**What you have to do**:
Repeat the line that contains "for line in", the line that contains "for node in", and all lines between them, exactly and with no other lines.

## Begin Supplied entries

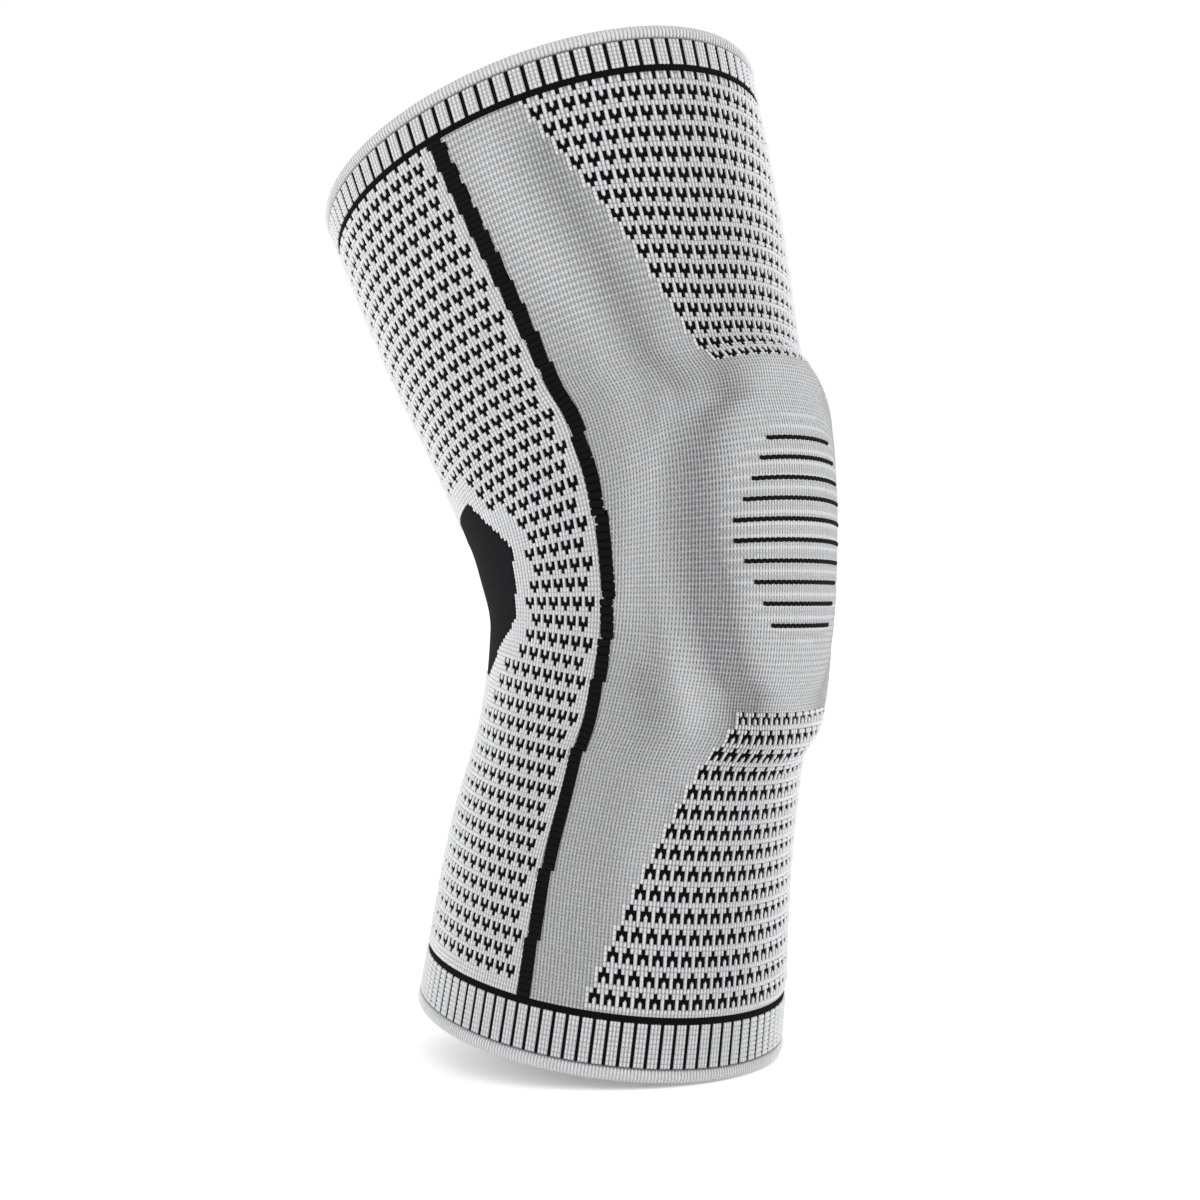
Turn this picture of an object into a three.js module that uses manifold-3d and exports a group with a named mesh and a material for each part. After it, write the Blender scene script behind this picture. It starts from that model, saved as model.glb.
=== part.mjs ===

## End Supplied entries
## Begin Supplied entries

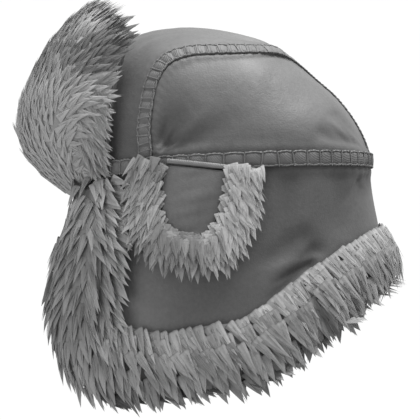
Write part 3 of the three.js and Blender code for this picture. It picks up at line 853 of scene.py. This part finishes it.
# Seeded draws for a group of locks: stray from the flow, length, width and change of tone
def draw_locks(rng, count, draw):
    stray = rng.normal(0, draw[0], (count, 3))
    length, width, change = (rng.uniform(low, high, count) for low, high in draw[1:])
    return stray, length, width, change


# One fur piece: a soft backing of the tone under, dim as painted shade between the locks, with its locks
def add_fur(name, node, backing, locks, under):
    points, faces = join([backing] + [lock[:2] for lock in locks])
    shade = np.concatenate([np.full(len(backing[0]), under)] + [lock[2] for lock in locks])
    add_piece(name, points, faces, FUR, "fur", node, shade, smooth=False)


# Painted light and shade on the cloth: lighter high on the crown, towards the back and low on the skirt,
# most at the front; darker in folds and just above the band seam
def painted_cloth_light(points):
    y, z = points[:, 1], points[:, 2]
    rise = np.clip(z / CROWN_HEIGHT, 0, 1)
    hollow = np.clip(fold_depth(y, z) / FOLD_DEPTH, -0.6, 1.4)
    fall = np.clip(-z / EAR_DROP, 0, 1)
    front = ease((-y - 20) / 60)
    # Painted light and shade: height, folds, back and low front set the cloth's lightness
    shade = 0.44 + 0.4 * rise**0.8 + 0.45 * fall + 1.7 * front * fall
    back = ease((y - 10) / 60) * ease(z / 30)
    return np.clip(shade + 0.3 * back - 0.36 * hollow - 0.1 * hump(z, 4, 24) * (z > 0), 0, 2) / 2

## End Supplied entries
## Begin Supplied entries

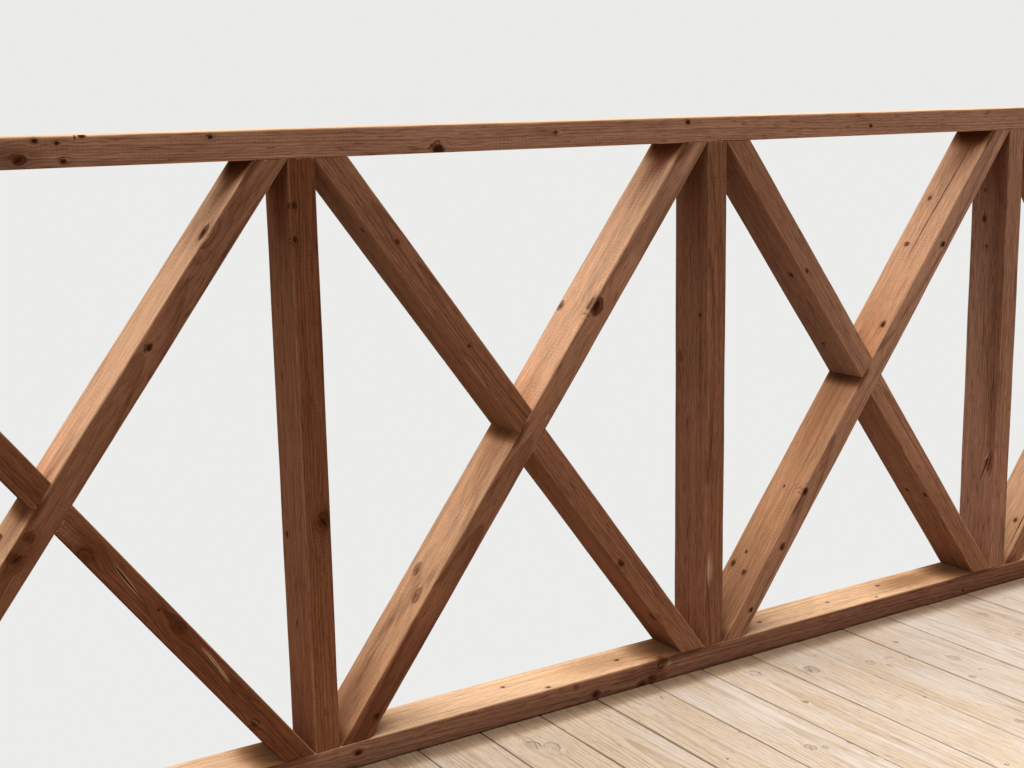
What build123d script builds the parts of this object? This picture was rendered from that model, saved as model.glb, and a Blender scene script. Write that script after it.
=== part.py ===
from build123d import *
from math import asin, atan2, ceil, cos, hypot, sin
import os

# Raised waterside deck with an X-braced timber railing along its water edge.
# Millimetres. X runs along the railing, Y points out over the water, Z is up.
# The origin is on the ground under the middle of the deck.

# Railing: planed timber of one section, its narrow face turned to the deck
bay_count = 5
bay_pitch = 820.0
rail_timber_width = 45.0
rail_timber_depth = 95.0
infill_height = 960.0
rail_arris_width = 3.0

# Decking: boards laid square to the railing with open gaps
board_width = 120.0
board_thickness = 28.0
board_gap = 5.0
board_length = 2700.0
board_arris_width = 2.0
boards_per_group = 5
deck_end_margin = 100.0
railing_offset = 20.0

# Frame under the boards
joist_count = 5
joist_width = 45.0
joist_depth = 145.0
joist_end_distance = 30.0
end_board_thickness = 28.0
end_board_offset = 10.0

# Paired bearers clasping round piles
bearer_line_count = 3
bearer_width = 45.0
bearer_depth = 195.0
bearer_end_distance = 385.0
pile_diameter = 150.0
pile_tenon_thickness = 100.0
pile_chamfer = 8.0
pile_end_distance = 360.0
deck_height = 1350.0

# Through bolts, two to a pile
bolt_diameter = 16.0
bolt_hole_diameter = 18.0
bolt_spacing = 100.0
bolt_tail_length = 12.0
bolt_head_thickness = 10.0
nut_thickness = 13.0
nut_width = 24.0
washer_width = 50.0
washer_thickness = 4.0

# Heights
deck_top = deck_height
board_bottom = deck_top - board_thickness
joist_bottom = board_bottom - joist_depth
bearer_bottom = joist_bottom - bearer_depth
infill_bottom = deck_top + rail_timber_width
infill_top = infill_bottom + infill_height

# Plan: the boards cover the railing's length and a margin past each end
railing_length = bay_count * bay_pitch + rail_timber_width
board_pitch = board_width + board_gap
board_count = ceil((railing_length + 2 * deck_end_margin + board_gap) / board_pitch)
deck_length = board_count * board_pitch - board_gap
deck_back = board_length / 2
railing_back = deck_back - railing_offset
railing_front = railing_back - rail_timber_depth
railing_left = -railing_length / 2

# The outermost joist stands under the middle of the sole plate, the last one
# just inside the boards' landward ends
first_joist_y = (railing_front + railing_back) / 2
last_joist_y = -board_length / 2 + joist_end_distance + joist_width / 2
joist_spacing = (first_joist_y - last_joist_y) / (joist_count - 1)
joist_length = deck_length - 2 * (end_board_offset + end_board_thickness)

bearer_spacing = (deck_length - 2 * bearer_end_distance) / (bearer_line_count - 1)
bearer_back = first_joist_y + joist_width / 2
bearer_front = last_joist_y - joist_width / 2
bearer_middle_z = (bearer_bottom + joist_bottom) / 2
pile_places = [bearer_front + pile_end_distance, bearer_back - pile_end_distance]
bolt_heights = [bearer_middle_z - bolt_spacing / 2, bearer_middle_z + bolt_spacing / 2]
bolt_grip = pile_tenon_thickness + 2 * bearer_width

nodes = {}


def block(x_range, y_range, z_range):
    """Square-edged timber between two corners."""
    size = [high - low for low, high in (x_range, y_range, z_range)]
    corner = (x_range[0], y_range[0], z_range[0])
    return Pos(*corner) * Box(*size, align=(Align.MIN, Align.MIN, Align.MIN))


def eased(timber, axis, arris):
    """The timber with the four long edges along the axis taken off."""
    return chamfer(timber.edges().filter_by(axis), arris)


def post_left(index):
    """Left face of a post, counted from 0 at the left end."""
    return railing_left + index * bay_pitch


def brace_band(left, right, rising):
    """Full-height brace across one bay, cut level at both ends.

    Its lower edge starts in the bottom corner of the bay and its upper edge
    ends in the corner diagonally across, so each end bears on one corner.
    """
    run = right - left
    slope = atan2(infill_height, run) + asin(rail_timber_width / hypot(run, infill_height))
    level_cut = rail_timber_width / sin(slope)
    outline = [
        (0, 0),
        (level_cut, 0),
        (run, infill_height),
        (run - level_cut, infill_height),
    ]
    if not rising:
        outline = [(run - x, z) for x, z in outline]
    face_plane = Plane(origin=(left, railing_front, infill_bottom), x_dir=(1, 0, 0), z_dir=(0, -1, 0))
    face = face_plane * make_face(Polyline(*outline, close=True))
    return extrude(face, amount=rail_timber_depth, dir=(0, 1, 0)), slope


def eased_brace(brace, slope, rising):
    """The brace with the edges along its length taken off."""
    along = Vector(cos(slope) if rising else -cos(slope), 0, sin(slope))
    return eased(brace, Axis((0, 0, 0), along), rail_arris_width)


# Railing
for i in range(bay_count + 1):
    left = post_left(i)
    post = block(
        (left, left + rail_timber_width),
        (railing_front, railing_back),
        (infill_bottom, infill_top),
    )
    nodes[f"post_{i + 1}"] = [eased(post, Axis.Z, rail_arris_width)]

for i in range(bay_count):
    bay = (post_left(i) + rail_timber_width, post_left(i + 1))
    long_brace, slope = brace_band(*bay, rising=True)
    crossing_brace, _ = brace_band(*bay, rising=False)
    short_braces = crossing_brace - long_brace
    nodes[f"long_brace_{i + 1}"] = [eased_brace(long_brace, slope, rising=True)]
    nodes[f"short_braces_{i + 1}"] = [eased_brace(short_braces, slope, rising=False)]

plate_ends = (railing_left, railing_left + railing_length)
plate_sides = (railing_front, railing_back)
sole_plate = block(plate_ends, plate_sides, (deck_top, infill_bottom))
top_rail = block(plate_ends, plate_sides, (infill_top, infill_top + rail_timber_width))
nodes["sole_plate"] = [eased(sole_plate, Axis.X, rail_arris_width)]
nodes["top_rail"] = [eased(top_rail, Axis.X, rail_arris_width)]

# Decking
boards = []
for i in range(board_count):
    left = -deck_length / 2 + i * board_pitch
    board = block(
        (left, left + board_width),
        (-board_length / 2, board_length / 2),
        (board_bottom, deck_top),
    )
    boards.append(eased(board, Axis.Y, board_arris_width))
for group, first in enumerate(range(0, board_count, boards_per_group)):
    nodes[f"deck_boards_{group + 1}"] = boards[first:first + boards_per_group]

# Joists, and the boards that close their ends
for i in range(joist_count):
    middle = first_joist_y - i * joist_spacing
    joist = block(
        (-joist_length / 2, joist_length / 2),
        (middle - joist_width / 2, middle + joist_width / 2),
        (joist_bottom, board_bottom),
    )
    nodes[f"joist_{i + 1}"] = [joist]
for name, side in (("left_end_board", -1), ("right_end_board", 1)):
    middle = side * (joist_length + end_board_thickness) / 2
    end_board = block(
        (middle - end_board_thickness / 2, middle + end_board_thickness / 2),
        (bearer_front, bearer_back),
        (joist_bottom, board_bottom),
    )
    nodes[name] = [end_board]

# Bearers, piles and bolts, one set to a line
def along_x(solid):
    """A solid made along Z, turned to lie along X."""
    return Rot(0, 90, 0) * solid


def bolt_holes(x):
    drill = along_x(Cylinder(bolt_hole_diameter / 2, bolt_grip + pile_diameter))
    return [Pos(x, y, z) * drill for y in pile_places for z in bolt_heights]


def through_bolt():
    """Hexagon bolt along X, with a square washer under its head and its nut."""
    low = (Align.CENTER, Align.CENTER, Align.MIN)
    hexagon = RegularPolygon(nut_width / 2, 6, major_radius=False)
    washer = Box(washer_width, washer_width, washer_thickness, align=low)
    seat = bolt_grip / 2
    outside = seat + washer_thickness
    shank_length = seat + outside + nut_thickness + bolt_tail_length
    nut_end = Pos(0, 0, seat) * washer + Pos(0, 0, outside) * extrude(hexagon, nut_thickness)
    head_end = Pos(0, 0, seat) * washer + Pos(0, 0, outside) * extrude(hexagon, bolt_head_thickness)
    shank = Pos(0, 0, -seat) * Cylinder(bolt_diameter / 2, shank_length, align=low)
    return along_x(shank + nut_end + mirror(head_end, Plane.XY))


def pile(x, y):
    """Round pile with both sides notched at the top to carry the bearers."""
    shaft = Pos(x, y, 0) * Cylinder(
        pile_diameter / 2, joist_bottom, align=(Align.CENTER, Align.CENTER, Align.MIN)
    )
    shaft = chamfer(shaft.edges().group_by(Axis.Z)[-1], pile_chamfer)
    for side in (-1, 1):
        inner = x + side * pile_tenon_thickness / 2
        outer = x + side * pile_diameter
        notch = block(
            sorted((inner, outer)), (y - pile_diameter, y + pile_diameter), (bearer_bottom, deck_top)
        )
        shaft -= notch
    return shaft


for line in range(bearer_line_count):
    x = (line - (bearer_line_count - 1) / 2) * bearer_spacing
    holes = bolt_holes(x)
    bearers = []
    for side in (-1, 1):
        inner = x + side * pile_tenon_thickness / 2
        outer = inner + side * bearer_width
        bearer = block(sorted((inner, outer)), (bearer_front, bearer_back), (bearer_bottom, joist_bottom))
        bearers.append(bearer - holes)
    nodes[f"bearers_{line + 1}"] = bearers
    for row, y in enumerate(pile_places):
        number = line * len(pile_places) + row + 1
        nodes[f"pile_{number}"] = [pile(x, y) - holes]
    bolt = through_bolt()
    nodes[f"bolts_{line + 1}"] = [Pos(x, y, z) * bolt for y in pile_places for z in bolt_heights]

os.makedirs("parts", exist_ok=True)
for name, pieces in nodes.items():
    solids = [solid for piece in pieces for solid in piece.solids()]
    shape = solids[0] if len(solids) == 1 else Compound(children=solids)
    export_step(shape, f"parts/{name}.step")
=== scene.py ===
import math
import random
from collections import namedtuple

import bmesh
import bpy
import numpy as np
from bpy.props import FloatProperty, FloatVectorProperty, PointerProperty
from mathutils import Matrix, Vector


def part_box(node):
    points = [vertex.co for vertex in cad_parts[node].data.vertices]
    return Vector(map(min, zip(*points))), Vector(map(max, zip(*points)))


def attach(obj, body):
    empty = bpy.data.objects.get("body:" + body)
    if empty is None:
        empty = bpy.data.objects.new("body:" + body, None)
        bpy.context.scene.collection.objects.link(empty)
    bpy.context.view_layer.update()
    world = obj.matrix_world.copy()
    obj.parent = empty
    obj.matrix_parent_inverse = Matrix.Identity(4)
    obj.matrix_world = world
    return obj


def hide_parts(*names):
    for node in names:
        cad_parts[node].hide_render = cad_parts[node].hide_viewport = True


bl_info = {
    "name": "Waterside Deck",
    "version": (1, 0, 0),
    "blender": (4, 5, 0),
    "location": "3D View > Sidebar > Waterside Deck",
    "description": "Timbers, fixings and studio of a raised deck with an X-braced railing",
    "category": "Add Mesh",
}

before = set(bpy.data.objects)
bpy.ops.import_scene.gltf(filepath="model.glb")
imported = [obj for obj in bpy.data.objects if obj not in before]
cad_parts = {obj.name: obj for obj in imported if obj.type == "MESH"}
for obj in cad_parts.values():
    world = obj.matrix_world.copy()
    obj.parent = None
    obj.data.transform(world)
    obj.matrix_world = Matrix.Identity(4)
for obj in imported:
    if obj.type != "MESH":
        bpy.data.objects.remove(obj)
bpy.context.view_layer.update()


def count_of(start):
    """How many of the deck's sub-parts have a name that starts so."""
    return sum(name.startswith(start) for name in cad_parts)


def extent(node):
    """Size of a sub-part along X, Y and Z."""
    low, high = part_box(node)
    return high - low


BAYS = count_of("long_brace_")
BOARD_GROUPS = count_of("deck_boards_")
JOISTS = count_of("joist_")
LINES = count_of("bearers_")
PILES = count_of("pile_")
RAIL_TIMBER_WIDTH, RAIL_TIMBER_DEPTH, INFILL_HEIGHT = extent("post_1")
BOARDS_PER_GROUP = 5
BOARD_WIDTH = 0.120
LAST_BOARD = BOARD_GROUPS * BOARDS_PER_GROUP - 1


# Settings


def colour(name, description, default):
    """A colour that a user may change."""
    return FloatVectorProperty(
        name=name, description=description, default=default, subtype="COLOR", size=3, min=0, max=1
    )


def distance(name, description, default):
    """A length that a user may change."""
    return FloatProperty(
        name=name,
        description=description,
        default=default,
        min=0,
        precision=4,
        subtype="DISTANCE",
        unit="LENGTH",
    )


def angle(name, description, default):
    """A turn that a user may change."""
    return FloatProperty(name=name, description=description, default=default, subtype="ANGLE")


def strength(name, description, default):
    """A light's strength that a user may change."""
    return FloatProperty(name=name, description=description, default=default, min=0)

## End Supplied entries

**Exercise answer**:
for line in range(bearer_line_count):
    x = (line - (bearer_line_count - 1) / 2) * bearer_spacing
    holes = bolt_holes(x)
    bearers = []
    for side in (-1, 1):
        inner = x + side * pile_tenon_thickness / 2
        outer = inner + side * bearer_width
        bearer = block(sorted((inner, outer)), (bearer_front, bearer_back), (bearer_bottom, joist_bottom))
        bearers.append(bearer - holes)
    nodes[f"bearers_{line + 1}"] = bearers
    for row, y in enumerate(pile_places):
        number = line * len(pile_places) + row + 1
        nodes[f"pile_{number}"] = [pile(x, y) - holes]
    bolt = through_bolt()
    nodes[f"bolts_{line + 1}"] = [Pos(x, y, z) * bolt for y in pile_places for z in bolt_heights]

os.makedirs("parts", exist_ok=True)
for name, pieces in nodes.items():
    solids = [solid for piece in pieces for solid in piece.solids()]
    shape = solids[0] if len(solids) == 1 else Compound(children=solids)
    export_step(shape, f"parts/{name}.step")
=== scene.py ===
import math
import random
from collections import namedtuple

import bmesh
import bpy
import numpy as np
from bpy.props import FloatProperty, FloatVectorProperty, PointerProperty
from mathutils import Matrix, Vector


def part_box(node):
    points = [vertex.co for vertex in cad_parts[node].data.vertices]
    return Vector(map(min, zip(*points))), Vector(map(max, zip(*points)))


def attach(obj, body):
    empty = bpy.data.objects.get("body:" + body)
    if empty is None:
        empty = bpy.data.objects.new("body:" + body, None)
        bpy.context.scene.collection.objects.link(empty)
    bpy.context.view_layer.update()
    world = obj.matrix_world.copy()
    obj.parent = empty
    obj.matrix_parent_inverse = Matrix.Identity(4)
    obj.matrix_world = world
    return obj


def hide_parts(*names):
    for node in names:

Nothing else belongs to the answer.